_Task description_.
Search the data for the string "scene" and gather each line it is in.
##### Data listing #####
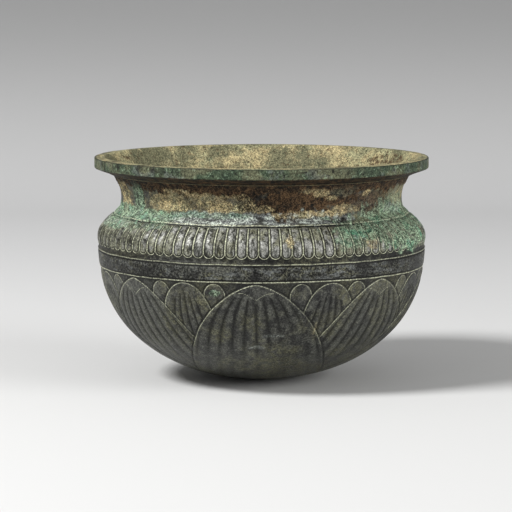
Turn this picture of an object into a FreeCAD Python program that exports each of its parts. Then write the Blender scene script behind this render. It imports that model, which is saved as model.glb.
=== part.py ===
# Bronze bowl with a lotus calyx, modelled in millimetres.
# The bowl stands on the XY plane with its axis on Z, and its front faces -Y.
import FreeCAD, Part
import Sketcher
import math
import os

doc = FreeCAD.newDocument("bronze_bowl")

# Driving dimensions: lengths in millimetres, angles in degrees, and plain counts and exponents

SIZES = [
    # overall form
    ("bowl_height", 99.7),
    ("foot_radius", 9.0),
    ("belly_radius", 73.7),
    ("neck_inset", 10.65),
    ("neck_flare", 3.75),
    ("lip_flare", 5.6),
    ("wall_thickness", 2.0),
    ("floor_thickness", 2.4),
    ("inside_floor_radius", 5.0),
    # heights as shares of the way up: floor to top, belly to rim, and shoulder to rim
    ("belly_height_share", 0.6465),
    ("shoulder_height_share", 0.4835),
    ("waist_height_share", 0.2695),
    # exponents that set how full the rounded outlines are
    ("side_fullness", 2.07),
    ("depth_fullness", 2.42),
    ("shoulder_fullness", 1.35),
    # straight chords and flats that follow the rounded outlines
    ("round_flats", 48),
    ("lower_chords", 8),
    ("shoulder_chords", 3),
    ("neck_chords", 3),
    ("inside_chords", 8),
    # rim ring, and the solder that holds it
    ("rim_overhang", 2.6),
    ("rim_band_height", 4.8),
    ("rim_depth", 7.7),
    ("rim_edge", 0.5),
    ("rim_seam_gap", 0.3),
    ("rim_seam_angle", -66.5),
    ("solder_film", 0.2),
    # ruled lines round the body, as shares of the way down from the belly to the floor
    ("upper_line_drop_share", 0.0906),
    ("lower_line_drop_share", 0.1984),
    ("line_width", 0.9),
    ("line_depth", 0.45),
    ("fillet_width", 0.6),
    # ring of tongues on the shoulder, with their top as a share of the way from the belly to the shoulder
    ("tongue_count", 96),
    ("tongue_top_share", 0.7576),
    ("tongue_end_height", 2.5),
    ("tongue_foot_gap", 1.05),
    ("tongue_relief", 0.75),
    ("tongue_set_back", 0.15),
    # lotus petals, in three ranks, with their feet as shares of the height of their tips
    ("petal_count", 8),
    ("petal_phase", -2.0),
    ("petal_tip_gap", 0.15),
    ("petal_gap", 0.4),
    ("petal_relief", 0.6),
    ("rib_depth", 0.5),
    ("large_petal_ribs", 5),
    ("large_petal_roundness", 0.6),
    ("large_petal_arch", 22.2),
    ("large_petal_foot_share", 0.21),
    ("middle_petal_ribs", 3),
    ("middle_petal_roundness", 0.45),
    ("middle_petal_width", 24.0),
    ("middle_petal_arch", 13.2),
    ("middle_petal_foot_share", 0.5),
    ("middle_petal_set_back", 0.2),
    ("small_petal_ribs", 1),
    ("small_petal_roundness", 0.5),
    ("small_petal_width", 10.0),
    ("small_petal_arch", 5.6),
    ("small_petal_foot_share", 0.69),
    ("small_petal_set_back", 0.3),
    ("small_petal_angle", 13.5),
    # depth to which a relief piece is rooted in the wall
    ("relief_root", 0.8),
]

sheet = doc.addObject("Spreadsheet::Sheet", "sizes")
for row, (alias, number) in enumerate(SIZES, start=1):
    sheet.set("A%d" % row, alias)
    sheet.set("B%d" % row, str(number))
    sheet.setAlias("B%d" % row, alias)
doc.recompute()


def size(alias):
    return float(sheet.get(alias))


def count(alias):
    return int(round(size(alias)))


# Sums of named sizes; a leading minus sign takes a size away

WAIST_RADIUS = ["belly_radius", "-neck_inset"]
NECK_TOP_RADIUS = WAIST_RADIUS + ["neck_flare"]
LIP_RADIUS = NECK_TOP_RADIUS + ["lip_flare"]
RIM_RADIUS = LIP_RADIUS + ["rim_overhang"]
TOP_HEIGHT = ["bowl_height"]
RIM_FOOT_HEIGHT = TOP_HEIGHT + ["-rim_depth"]


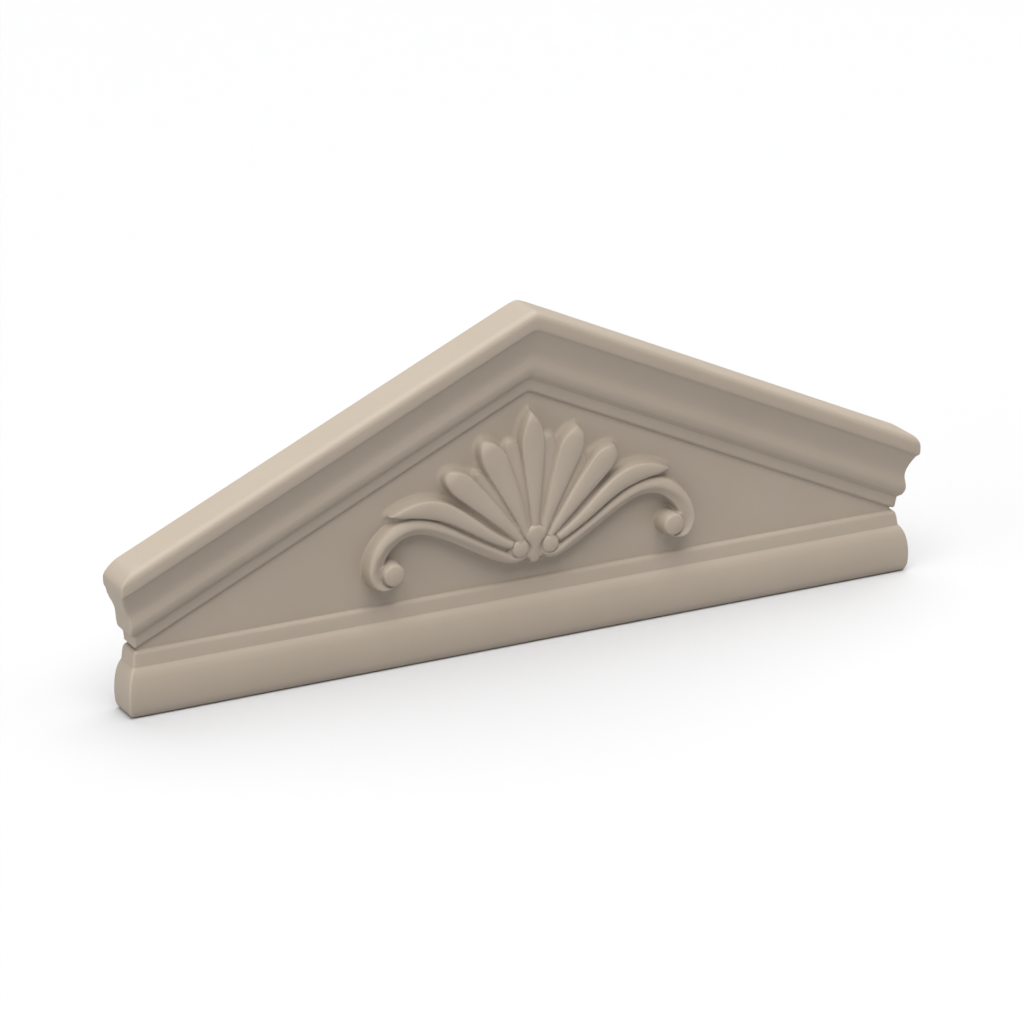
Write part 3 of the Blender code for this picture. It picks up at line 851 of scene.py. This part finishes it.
def soft_light(name, around, above, spread, strength, colour=(1.0, 1.0, 1.0)):
    """A very large far light; its direction is an angle round from the front, to the right, and an angle above the floor."""
    data = bpy.data.lights.new(name, "SUN")
    data.angle = math.radians(spread)
    data.energy = strength
    data.color = colour
    obj = bpy.data.objects.new(name, data)
    a, b = math.radians(around), math.radians(above)
    toward = Vector((math.sin(a) * math.cos(b), -math.cos(a) * math.cos(b), math.sin(b)))
    obj.rotation_euler = (-toward).to_track_quat("-Z", "Y").to_euler()
    obj.location = toward * 3
    bpy.context.scene.collection.objects.link(obj)


floor()
soft_light("key", -26, 63, 50, 3.3)
soft_light("right", 62, 64, 60, 1.4)
soft_light("left", -80, 20, 45, 1.3)
soft_light("top", 150, 64, 60, 2.1)
SKY, HORIZON = 0.05, 0.95
world = bpy.data.worlds.new("studio")
bpy.context.scene.world = world
world.use_nodes = True
background = world.node_tree.nodes["Background"]
background.inputs["Color"].default_value = (1.0, 1.0, 1.0, 1.0)
direction = world.node_tree.nodes.new("ShaderNodeTexCoord")
split = world.node_tree.nodes.new("ShaderNodeSeparateXYZ")
fade = world.node_tree.nodes.new("ShaderNodeMapRange")
fade.inputs["From Min"].default_value = 0.055
fade.inputs["From Max"].default_value = 0.10
fade.inputs["To Min"].default_value = HORIZON
fade.inputs["To Max"].default_value = SKY
world.node_tree.links.new(direction.outputs["Generated"], split.inputs["Vector"])
world.node_tree.links.new(split.outputs["Z"], fade.inputs["Value"])
world.node_tree.links.new(fade.outputs["Result"], background.inputs["Strength"])


def camera():
    data = bpy.data.cameras.new("camera")
    data.sensor_width = 36.0
    data.lens = 162.69
    data.clip_end = 60.0
    right = Vector((0.89135203, -0.45327574, -0.00571553))
    up = Vector((0.15981628, 0.30242475, 0.93967975))
    back = right.cross(up)
    place = Vector((-1.3250986, -2.5964696, 1.1517339))
    obj = bpy.data.objects.new("camera", data)
    obj.matrix_world = Matrix(
        (
            (right.x, up.x, back.x, place.x),
            (right.y, up.y, back.y, place.y),
            (right.z, up.z, back.z, place.z),
            (0, 0, 0, 1),
        )
    )
    bpy.context.scene.collection.objects.link(obj)
    bpy.context.scene.camera = obj


camera()
bpy.context.scene.view_settings.view_transform = "Standard"
bpy.context.scene.view_settings.look = "None"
#####
_Task output_.
Turn this picture of an object into a FreeCAD Python program that exports each of its parts. Then write the Blender scene script behind this render. It imports that model, which is saved as model.glb.
Write part 3 of the Blender code for this picture. It picks up at line 851 of scene.py. This part finishes it.
    bpy.context.scene.collection.objects.link(obj)
bpy.context.scene.world = world
    bpy.context.scene.collection.objects.link(obj)
    bpy.context.scene.camera = obj
bpy.context.scene.view_settings.view_transform = "Standard"
bpy.context.scene.view_settings.look = "None"